Nuclear power is “green,” that is, it does not emit carbon and it does not contribute to “global weirding,” i.e. the drastic climate changes resulting from greenhouse gas production. The nuclear industry is working on technologies to reduce nuclear waste and on improving design. The Fukushima Daiichi nuclear plants are forty years old. Numerous improvements are either on the drawing board or have been implemented in design since they were built, including how to build nuclear power plants that can better withstand violent events such as earthquakes. The events in Japan will be studied, and will contribute to the design of newer plants.
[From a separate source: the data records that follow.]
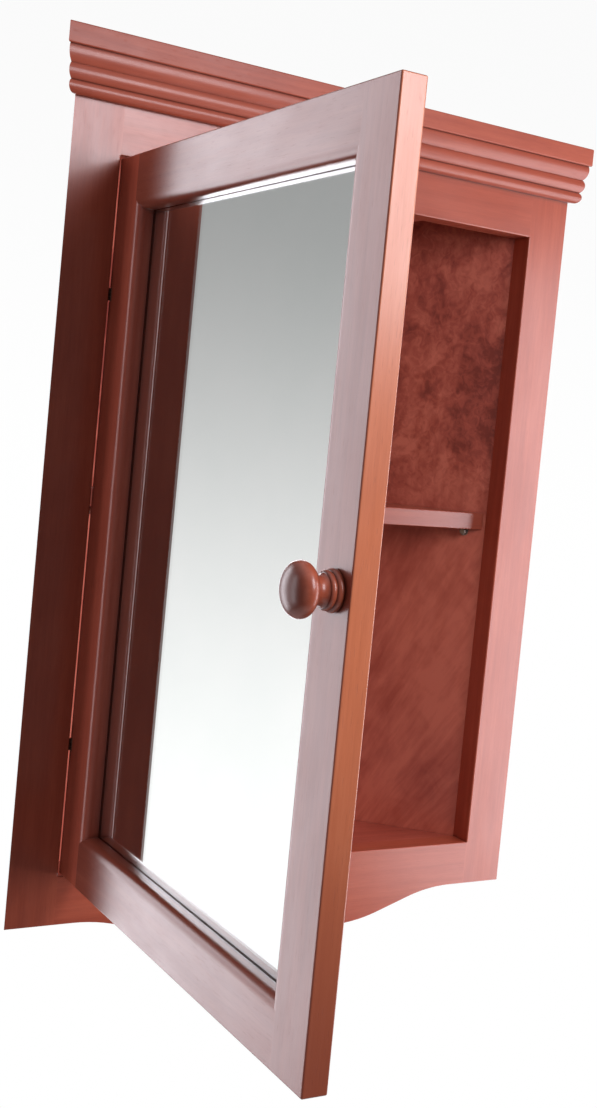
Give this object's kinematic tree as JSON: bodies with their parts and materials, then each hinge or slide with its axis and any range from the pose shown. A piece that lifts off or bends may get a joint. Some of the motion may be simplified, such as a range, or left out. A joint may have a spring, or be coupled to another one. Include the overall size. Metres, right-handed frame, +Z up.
{
  "type": "corner medicine cabinet",
  "caption": "Wall corner cabinet in stained wood with an inset mirrored door, turned knob, beaded crown, triangular shelf and curved apron; door shown open.",
  "frame": {"origin": "the vertical line where the two room walls meet, at the height of the feet of the face frame stiles", "axes": "+Z up, +Y into the room corner, so the door and face frame look along -Y; +X to the right of someone facing the cabinet"},
  "size_m": [0.454, 0.5668, 0.6362],
  "materials": {
    "cherry_lacquer": "clear satin lacquer over a red-brown cherry stain",
    "figured_ply": "figured veneer on plywood, red-brown stain, satin lacquer",
    "inside_wood": "red-brown stain, satin lacquer",
    "dowel_wood": "plain beech",
    "mirror": "silvered float glass",
    "hardboard": "smooth-faced brown hardboard",
    "hinge_bronze": "dark antique bronze",
    "plated_steel": "zinc plated",
    "nickel": "nickel plated",
    "catch_plastic": "brown moulded plastic",
    "ferrite": "bare grey-black ferrite"
  },
  "bodies": {
    "cabinet": {"back_panel_left": "figured_ply", "back_panel_right": "figured_ply", "bottom_board": "inside_wood", "catch_block": "inside_wood", "catch_housing": "catch_plastic", "catch_magnet": "ferrite", "catch_pole_plates": "plated_steel", "catch_screws": "plated_steel", "crown_moulding": "cherry_lacquer", "face_frame_bottom_rail": "cherry_lacquer", "face_frame_dowels": "dowel_wood", "face_frame_left_stile": "cherry_lacquer", "face_frame_right_stile": "cherry_lacquer", "face_frame_top_rail": "cherry_lacquer", "hinge_frame_screws": "hinge_bronze", "hinge_lower_frame_leaf": "hinge_bronze", "hinge_lower_pin": "hinge_bronze", "hinge_upper_frame_leaf": "hinge_bronze", "hinge_upper_pin": "hinge_bronze", "panel_nails": "plated_steel", "shelf": "inside_wood", "shelf_pins": "nickel", "top_board": "cherry_lacquer", "top_board_screws": "plated_steel"},
    "door": {"backing_screws": "plated_steel", "catch_strike_plate": "plated_steel", "catch_strike_screw": "plated_steel", "door_bottom_rail": "cherry_lacquer", "door_dowels": "dowel_wood", "door_hinge_stile": "cherry_lacquer", "door_knob_stile": "cherry_lacquer", "door_top_rail": "cherry_lacquer", "hinge_door_screws": "hinge_bronze", "hinge_lower_door_leaf": "hinge_bronze", "hinge_upper_door_leaf": "hinge_bronze", "knob": "cherry_lacquer", "knob_screw": "plated_steel", "mirror_backing": "hardboard", "mirror_glass": "mirror"}
  },
  "joints": [
    {"name": "door_hinge", "type": "hinge", "parent": "cabinet", "child": "door", "pos_m": [-0.1758, -0.2134, 0.28475], "axis": [0, 0, 1], "range_deg": [-28.5, 91.5]}
  ]
}
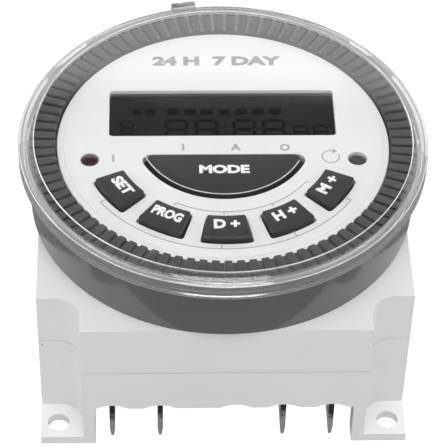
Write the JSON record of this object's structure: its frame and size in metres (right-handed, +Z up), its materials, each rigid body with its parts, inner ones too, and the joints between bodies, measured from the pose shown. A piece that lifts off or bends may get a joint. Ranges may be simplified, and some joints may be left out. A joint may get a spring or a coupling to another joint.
{
  "type": "programmable timer",
  "caption": "Round digital time switch with a clear cap, dark display and gray keys, on a square white base with corner feet and push-on tabs underneath.",
  "frame": {"origin": "centre of the four fixing holes, on the plane that the feet stand on", "axes": "+Z up the dial's axis, -Y towards the side with the tabs and the lower edge of the dial, +X to the right as the dial is read"},
  "size_m": [0.06, 0.0606, 0.037],
  "materials": {
    "white_housing": "fine matt moulded, slightly waxy",
    "gray_bezel": "satin moulded",
    "dial_white": "satin with grey print",
    "clear_cover": "clear polished, slightly scuffed",
    "tinted_lens": "tinted gloss",
    "lcd_glass": "dark display glass",
    "lcd_frame": "matt",
    "conductive_rubber": "striped elastomer",
    "key_gray": "satin with white print",
    "reset_gray": "satin",
    "led_red": "tinted clear, unlit",
    "silicone": "matt translucent",
    "board_green": "solder mask",
    "chip_black": "matt epoxy",
    "plated_steel": "zinc plated",
    "nickel_plate": "nickel plated, bright",
    "pin_brass": "tinned brass pins",
    "film_red": "epoxy coated",
    "sleeve_black": "shrink sleeve",
    "disc_blue": "epoxy dipped",
    "resistor_body": "lacquered",
    "relay_blue": "moulded",
    "coil_copper": "enamelled wire on a bobbin"
  },
  "bodies": {
    "base": {"lower_shell": "white_housing", "upper_shell": "white_housing", "bezel": "gray_bezel", "face_plate": "dial_white", "display_window": "tinted_lens", "lcd_panel": "lcd_glass", "lcd_frame": "lcd_frame", "zebra_strips": "conductive_rubber", "status_led": "led_red", "keypad_mat": "silicone", "control_board": "board_green", "control_chip": "chip_black", "quartz_crystal": "plated_steel", "backup_battery": "plated_steel", "board_screws": "plated_steel", "board_link": "pin_brass", "case_screws": "plated_steel", "bezel_screws": "plated_steel", "power_board": "board_green", "dropper_capacitor": "film_red", "smoothing_capacitor": "sleeve_black", "varistor": "disc_blue", "dropper_resistor": "resistor_body", "rectifier_diodes": "chip_black", "relay_case": "relay_blue", "relay_base": "relay_blue", "relay_yoke": "plated_steel", "relay_coil": "coil_copper", "terminal_blade_1": "nickel_plate", "terminal_blade_2": "nickel_plate", "terminal_blade_3": "nickel_plate", "terminal_blade_4": "nickel_plate"},
    "cover": {"clear_cover": "clear_cover"},
    "manual_key": {"manual_key": "key_gray"},
    "clock_key": {"clock_key": "key_gray"},
    "timer_key": {"timer_key": "key_gray"},
    "day_key": {"day_key": "key_gray"},
    "hour_key": {"hour_key": "key_gray"},
    "minute_key": {"minute_key": "key_gray"},
    "reset_key": {"reset_key": "reset_gray"},
    "armature": {"relay_armature": "plated_steel"}
  },
  "joints": [
    {"name": "cover_lift", "type": "slide", "parent": "base", "child": "cover", "axis": [0, 0, 1], "range_m": [0, 0.015]},
    {"name": "mode_press", "type": "slide", "parent": "base", "child": "manual_key", "axis": [0, 0, -1], "range_m": [0, 0.0005], "stiffness_N_per_m": 800, "deforming": ["keypad_mat"]},
    {"name": "clock_press", "type": "slide", "parent": "base", "child": "clock_key", "axis": [0, 0, -1], "range_m": [0, 0.0005], "stiffness_N_per_m": 800, "deforming": ["keypad_mat"]},
    {"name": "timer_press", "type": "slide", "parent": "base", "child": "timer_key", "axis": [0, 0, -1], "range_m": [0, 0.0005], "stiffness_N_per_m": 800, "deforming": ["keypad_mat"]},
    {"name": "day_press", "type": "slide", "parent": "base", "child": "day_key", "axis": [0, 0, -1], "range_m": [0, 0.0005], "stiffness_N_per_m": 800, "deforming": ["keypad_mat"]},
    {"name": "hour_press", "type": "slide", "parent": "base", "child": "hour_key", "axis": [0, 0, -1], "range_m": [0, 0.0005], "stiffness_N_per_m": 800, "deforming": ["keypad_mat"]},
    {"name": "minute_press", "type": "slide", "parent": "base", "child": "minute_key", "axis": [0, 0, -1], "range_m": [0, 0.0005], "stiffness_N_per_m": 800, "deforming": ["keypad_mat"]},
    {"name": "reset_press", "type": "slide", "parent": "base", "child": "reset_key", "axis": [0, 0, -1], "range_m": [0, 0.0005], "stiffness_N_per_m": 800, "deforming": ["keypad_mat"]},
    {"name": "armature_pull", "type": "hinge", "parent": "base", "child": "armature", "pos_m": [-0.0138, 0.005, 0.02465], "axis": [0, 1, 0], "range_deg": [0, 3], "stiffness_Nm_per_rad": 0.02, "springref_deg": -1.15}
  ]
}
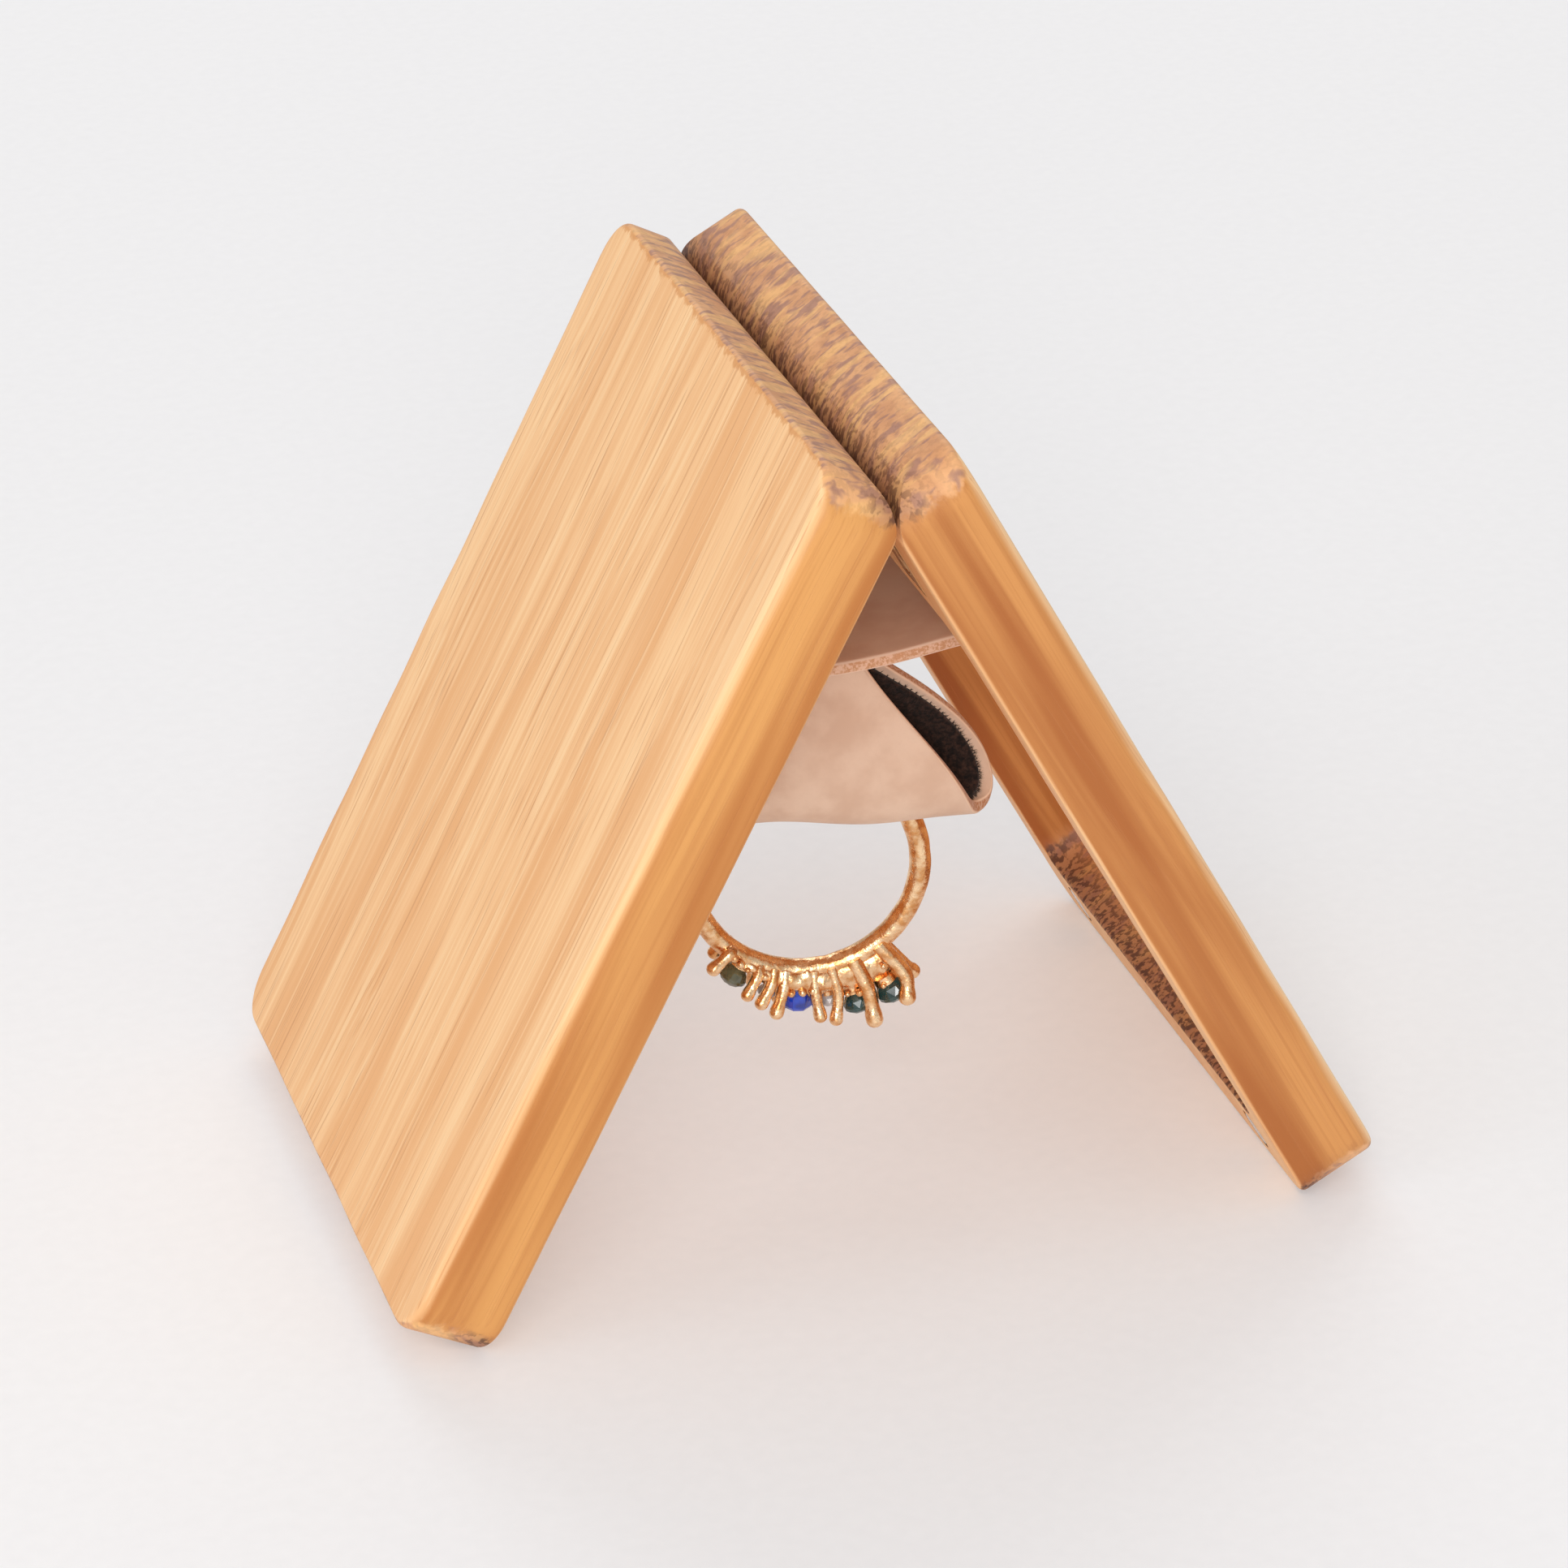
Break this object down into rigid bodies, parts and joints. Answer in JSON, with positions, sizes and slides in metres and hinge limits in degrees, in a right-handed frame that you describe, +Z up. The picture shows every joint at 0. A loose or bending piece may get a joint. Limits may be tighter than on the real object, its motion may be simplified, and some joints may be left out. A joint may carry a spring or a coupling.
{
  "type": "ring box",
  "caption": "Slim oak ring box stood open as a tent: two routed covers on brass hinges, joined by a leather band, with a leather loop holding a gold cluster ring that turns as it shuts.",
  "frame": {"origin": "on the floor, under the middle of the ridge", "axes": "+Z up, Y along the ridge and hinge axis, +X towards the back cover's foot"},
  "size_m": [0.0798, 0.056, 0.0692],
  "materials": {
    "oak": "oiled, open grained",
    "brass": "polished",
    "nickel": "nickel plated, satin",
    "leather": "smooth matt, cut edges left raw",
    "suede": "napped, very dark brown",
    "gold": "cast, softly hammered, polished on the high spots",
    "olive_stone": "facetted",
    "blue_stone": "facetted",
    "clear_stone": "facetted",
    "teal_stone": "facetted"
  },
  "bodies": {
    "front_cover": {"front_cover": "oak", "front_magnet_1": "nickel", "front_magnet_2": "nickel", "hinge_1_front_leaf": "brass", "hinge_1_front_screw_upper": "brass", "hinge_1_front_screw_lower": "brass", "hinge_1_pin": "brass", "hinge_2_front_leaf": "brass", "hinge_2_front_screw_upper": "brass", "hinge_2_front_screw_lower": "brass", "hinge_2_pin": "brass"},
    "back_cover": {"back_cover": "oak", "back_magnet_1": "nickel", "back_magnet_2": "nickel", "hinge_1_back_leaf": "brass", "hinge_1_back_screw_upper": "brass", "hinge_1_back_screw_lower": "brass", "hinge_2_back_leaf": "brass", "hinge_2_back_screw_upper": "brass", "hinge_2_back_screw_lower": "brass"},
    "leather_middle": {"leather_band": "leather"},
    "ring_holder": {"ring_loop": "leather", "loop_lining": "suede", "gold_ring": "gold", "stone_olive": "olive_stone", "stone_clear_small": "clear_stone", "stone_blue": "blue_stone", "stone_clear_round": "clear_stone", "stone_teal_front": "teal_stone", "stone_teal_end": "teal_stone"}
  },
  "joints": [
    {"name": "cover_hinge", "type": "hinge", "parent": "front_cover", "child": "back_cover", "pos_m": [0, 0, 0.06297], "axis": [0, 1, 0], "range_deg": [0, 56]},
    {"name": "band_fold", "type": "hinge", "parent": "front_cover", "child": "leather_middle", "pos_m": [0, 0, 0.06297], "axis": [0, 1, 0], "range_deg": [0, 28], "deforming": ["leather_band"]},
    {"name": "loop_turn", "type": "hinge", "parent": "leather_middle", "child": "ring_holder", "pos_m": [0, -0.0035, 0.0452], "axis": [0, 0, 1], "range_deg": [-80, 0]}
  ],
  "couplings": [
    {"joint": "band_fold", "follows": "cover_hinge", "ratio": 0.5},
    {"joint": "loop_turn", "follows": "cover_hinge", "ratio": -1.4286}
  ]
}
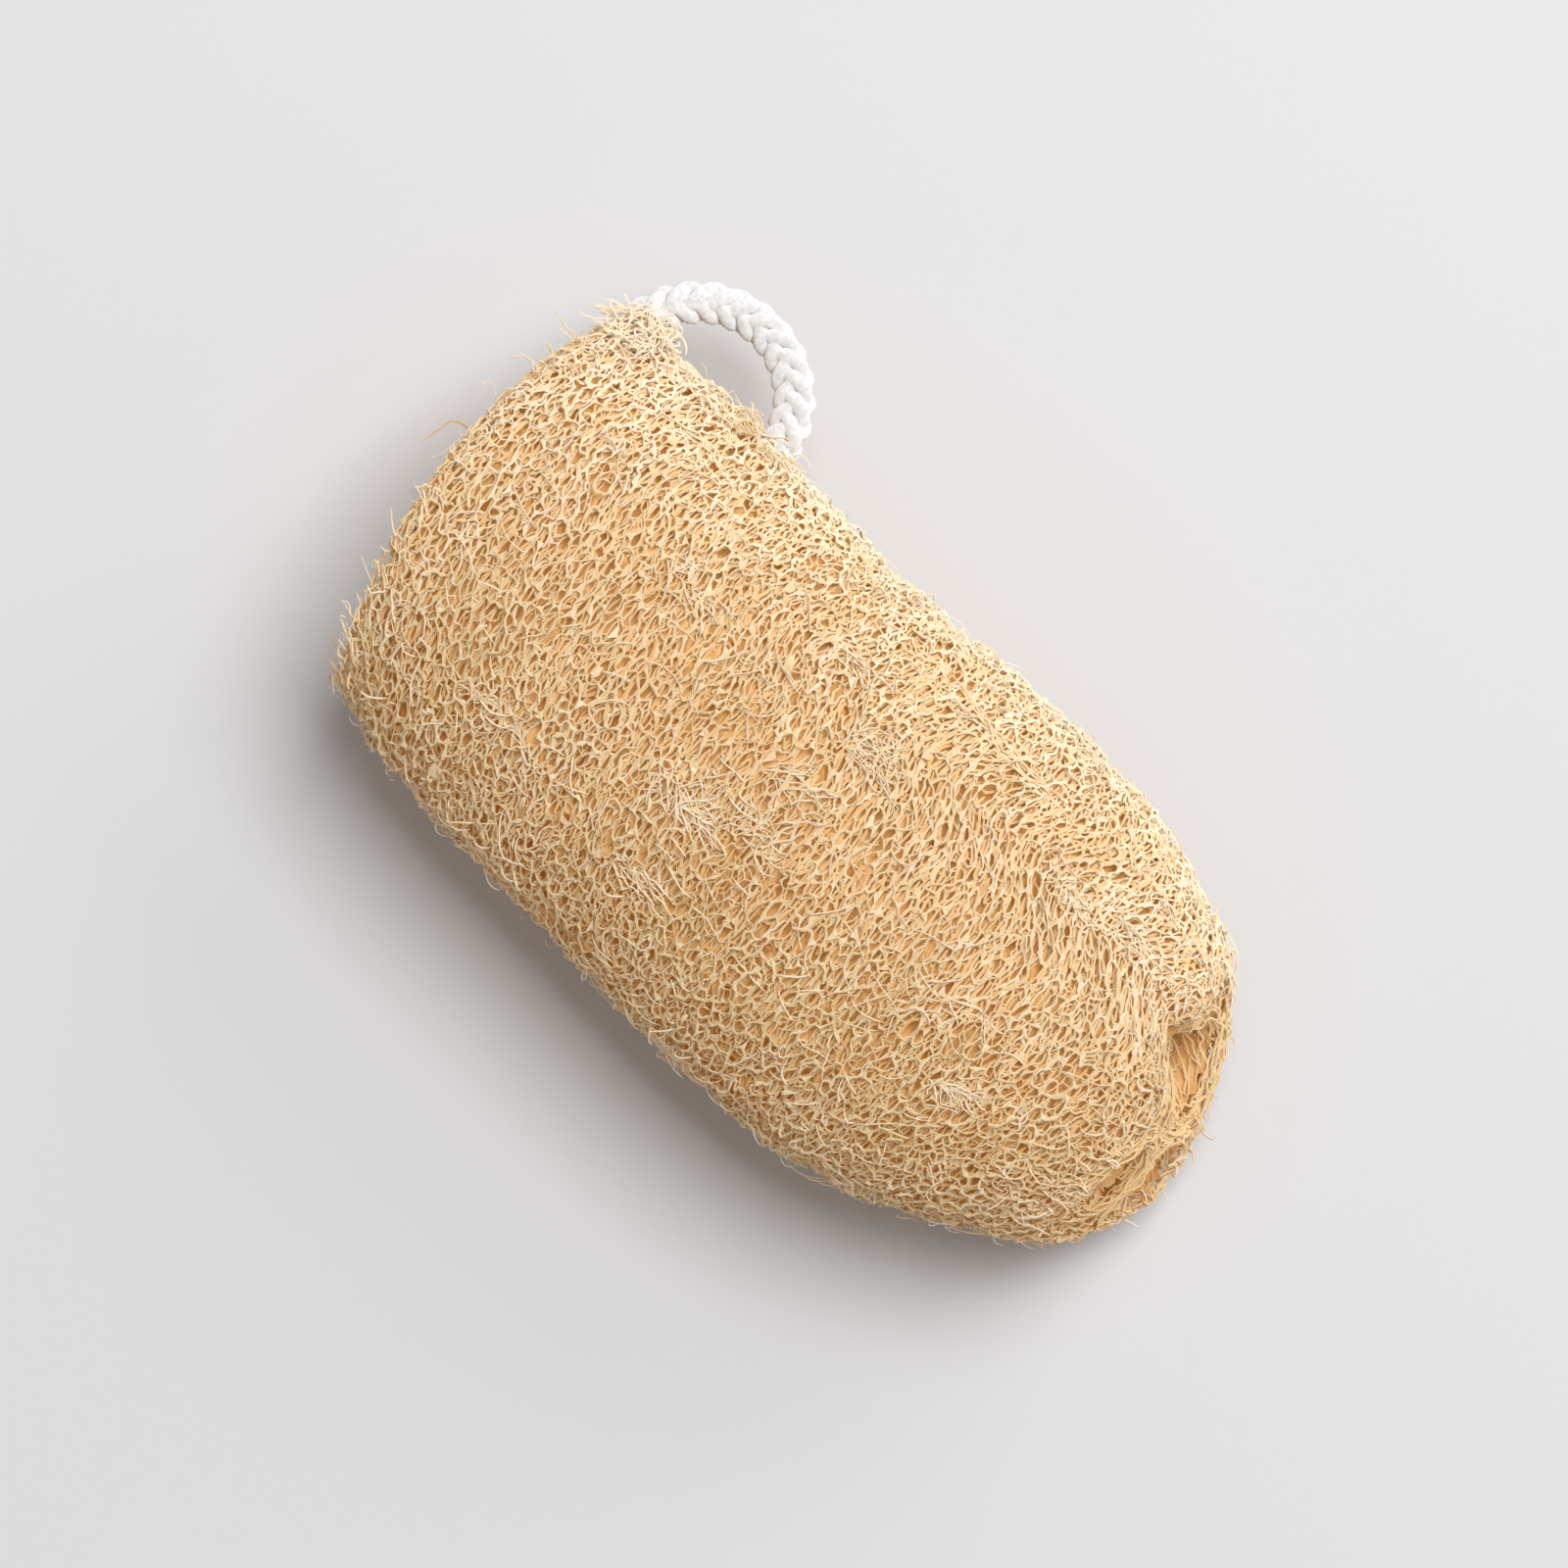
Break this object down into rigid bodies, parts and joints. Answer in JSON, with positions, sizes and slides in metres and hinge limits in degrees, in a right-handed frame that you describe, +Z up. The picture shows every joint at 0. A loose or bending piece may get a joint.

Humanity learns. We know we can get better at nuclear regulation, because we have. We know we can reduce nuclear weapons production, and prevent or even reverse nuclear proliferation, because we have. We know we can cut the cord between nuclear power generation and nuclear fuel production because we have taken concrete steps to do so.
But make no mistake, nuclear power will never be completely safe; human beings may be created in the image of God, but it is a fallen image. We can create, but we can also destroy, we can build better-designed nuclear power plants, but we may then build cheaply and regulate poorly. We can take the world to the edge of nuclear destruction because we have already done so, and someday we may take it over the edge because we refuse to find the way to peace. That is the created, fallen world in which we live.
Both Republican Senator Mitch McConnell and Democratic Senator Chuck Schumer have said that they are still open to looking at nuclear power despite the events in Japan. Let’s note, Senators, that “looking at nuclear power” expansion means not just “looking,” but passing legislation that puts the safety of the American people first, including intensive government regulation of the industry. For congressional wrangling and partisan politics that promotes the nuclear industry and puts the American public at risk from the failure to pass stringent regulation is, frankly, human sin.
This much I know: to fail to try to reduce greenhouse gases and put the creation at risk from “global weirding” is just as fallen as failing to regulate the nuclear power industry, reduce the threat of nuclear proliferation through nuclear technology and reducing and finally eliminating nuclear weapons. In all of this, it is God’s creation that is at risk. It is God we fail when we refuse to act like we are created in God’s image and control this awful knowledge that we have obtained.